• [Exercise requirements] Exact reproduction is required for all entries.

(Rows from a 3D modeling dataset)
———
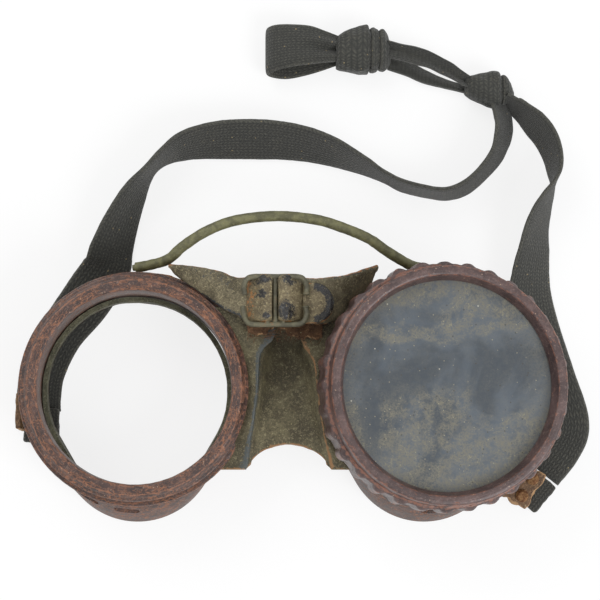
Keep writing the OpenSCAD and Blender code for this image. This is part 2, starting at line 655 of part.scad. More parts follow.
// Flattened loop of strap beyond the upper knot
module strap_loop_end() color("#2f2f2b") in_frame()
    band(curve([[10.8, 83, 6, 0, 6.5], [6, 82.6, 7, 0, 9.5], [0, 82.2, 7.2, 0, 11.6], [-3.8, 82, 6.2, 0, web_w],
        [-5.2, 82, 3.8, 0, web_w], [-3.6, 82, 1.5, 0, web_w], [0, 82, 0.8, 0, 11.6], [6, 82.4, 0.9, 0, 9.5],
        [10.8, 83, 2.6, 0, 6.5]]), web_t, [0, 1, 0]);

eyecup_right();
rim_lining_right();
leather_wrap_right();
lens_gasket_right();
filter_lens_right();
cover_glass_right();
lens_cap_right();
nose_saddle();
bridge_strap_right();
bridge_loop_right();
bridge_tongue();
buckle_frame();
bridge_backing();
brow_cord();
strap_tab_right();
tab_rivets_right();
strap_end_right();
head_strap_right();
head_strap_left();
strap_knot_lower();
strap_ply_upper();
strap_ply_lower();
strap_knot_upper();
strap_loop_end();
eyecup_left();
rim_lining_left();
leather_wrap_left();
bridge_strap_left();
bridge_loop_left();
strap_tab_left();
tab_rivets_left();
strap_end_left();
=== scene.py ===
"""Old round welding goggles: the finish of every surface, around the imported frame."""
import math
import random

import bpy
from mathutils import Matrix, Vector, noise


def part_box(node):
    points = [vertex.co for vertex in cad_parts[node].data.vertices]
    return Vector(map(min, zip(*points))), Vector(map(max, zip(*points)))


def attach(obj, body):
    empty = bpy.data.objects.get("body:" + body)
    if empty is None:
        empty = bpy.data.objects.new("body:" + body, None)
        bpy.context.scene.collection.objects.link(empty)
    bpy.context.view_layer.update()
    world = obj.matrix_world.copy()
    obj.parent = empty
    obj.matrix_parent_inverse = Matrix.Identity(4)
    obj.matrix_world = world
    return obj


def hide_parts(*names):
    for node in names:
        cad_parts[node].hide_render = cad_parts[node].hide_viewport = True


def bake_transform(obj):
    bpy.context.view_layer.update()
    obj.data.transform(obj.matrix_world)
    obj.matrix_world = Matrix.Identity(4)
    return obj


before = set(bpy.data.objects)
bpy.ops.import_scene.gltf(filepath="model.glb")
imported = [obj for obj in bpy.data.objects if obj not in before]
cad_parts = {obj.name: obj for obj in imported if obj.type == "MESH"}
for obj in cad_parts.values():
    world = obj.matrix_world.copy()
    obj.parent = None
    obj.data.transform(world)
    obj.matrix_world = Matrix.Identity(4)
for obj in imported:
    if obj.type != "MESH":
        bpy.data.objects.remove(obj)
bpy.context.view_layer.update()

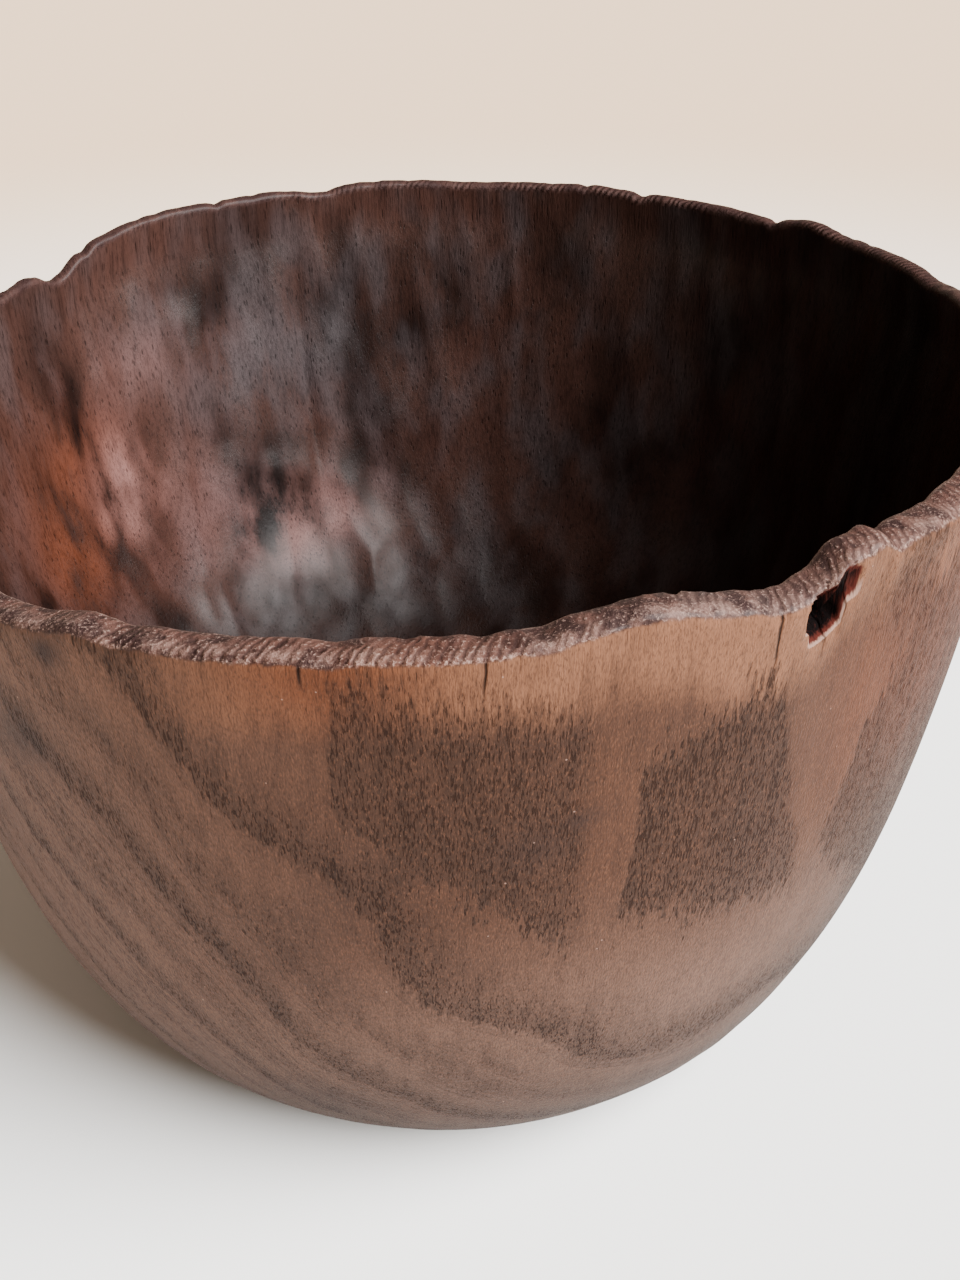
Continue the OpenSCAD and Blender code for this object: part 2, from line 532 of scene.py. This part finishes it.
———
• [Result of the task]
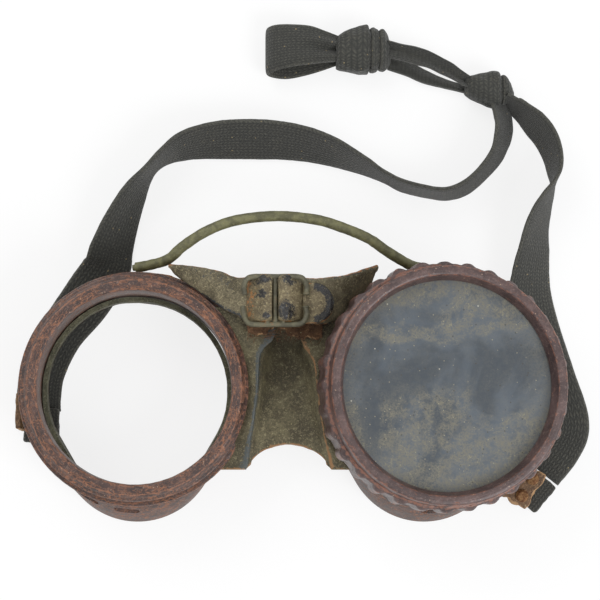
Keep writing the OpenSCAD and Blender code for this image. This is part 2, starting at line 655 of part.scad. More parts follow.
// Flattened loop of strap beyond the upper knot
module strap_loop_end() color("#2f2f2b") in_frame()
    band(curve([[10.8, 83, 6, 0, 6.5], [6, 82.6, 7, 0, 9.5], [0, 82.2, 7.2, 0, 11.6], [-3.8, 82, 6.2, 0, web_w],
        [-5.2, 82, 3.8, 0, web_w], [-3.6, 82, 1.5, 0, web_w], [0, 82, 0.8, 0, 11.6], [6, 82.4, 0.9, 0, 9.5],
        [10.8, 83, 2.6, 0, 6.5]]), web_t, [0, 1, 0]);

eyecup_right();
rim_lining_right();
leather_wrap_right();
lens_gasket_right();
filter_lens_right();
cover_glass_right();
lens_cap_right();
nose_saddle();
bridge_strap_right();
bridge_loop_right();
bridge_tongue();
buckle_frame();
bridge_backing();
brow_cord();
strap_tab_right();
tab_rivets_right();
strap_end_right();
head_strap_right();
head_strap_left();
strap_knot_lower();
strap_ply_upper();
strap_ply_lower();
strap_knot_upper();
strap_loop_end();
eyecup_left();
rim_lining_left();
leather_wrap_left();
bridge_strap_left();
bridge_loop_left();
strap_tab_left();
tab_rivets_left();
strap_end_left();
=== scene.py ===
"""Old round welding goggles: the finish of every surface, around the imported frame."""
import math
import random

import bpy
from mathutils import Matrix, Vector, noise


def part_box(node):
    points = [vertex.co for vertex in cad_parts[node].data.vertices]
    return Vector(map(min, zip(*points))), Vector(map(max, zip(*points)))


def attach(obj, body):
    empty = bpy.data.objects.get("body:" + body)
    if empty is None:
        empty = bpy.data.objects.new("body:" + body, None)
        bpy.context.scene.collection.objects.link(empty)
    bpy.context.view_layer.update()
    world = obj.matrix_world.copy()
    obj.parent = empty
    obj.matrix_parent_inverse = Matrix.Identity(4)
    obj.matrix_world = world
    return obj


def hide_parts(*names):
    for node in names:
        cad_parts[node].hide_render = cad_parts[node].hide_viewport = True


def bake_transform(obj):
    bpy.context.view_layer.update()
    obj.data.transform(obj.matrix_world)
    obj.matrix_world = Matrix.Identity(4)
    return obj


before = set(bpy.data.objects)
bpy.ops.import_scene.gltf(filepath="model.glb")
imported = [obj for obj in bpy.data.objects if obj not in before]
cad_parts = {obj.name: obj for obj in imported if obj.type == "MESH"}
for obj in cad_parts.values():
    world = obj.matrix_world.copy()
    obj.parent = None
    obj.data.transform(world)
    obj.matrix_world = Matrix.Identity(4)
for obj in imported:
    if obj.type != "MESH":
        bpy.data.objects.remove(obj)
bpy.context.view_layer.update()

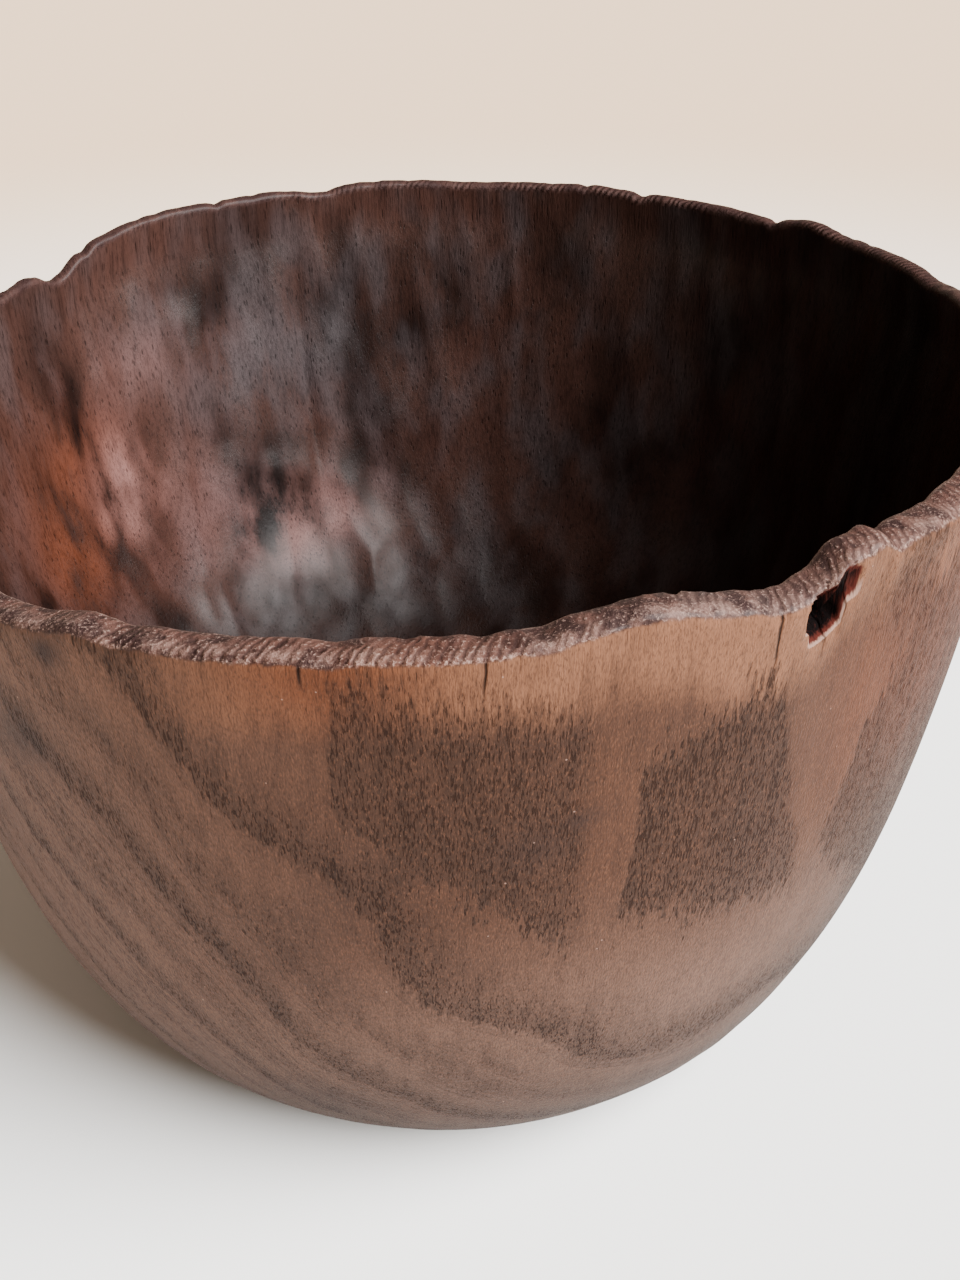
Continue the OpenSCAD and Blender code for this object: part 2, from line 532 of scene.py. This part finishes it.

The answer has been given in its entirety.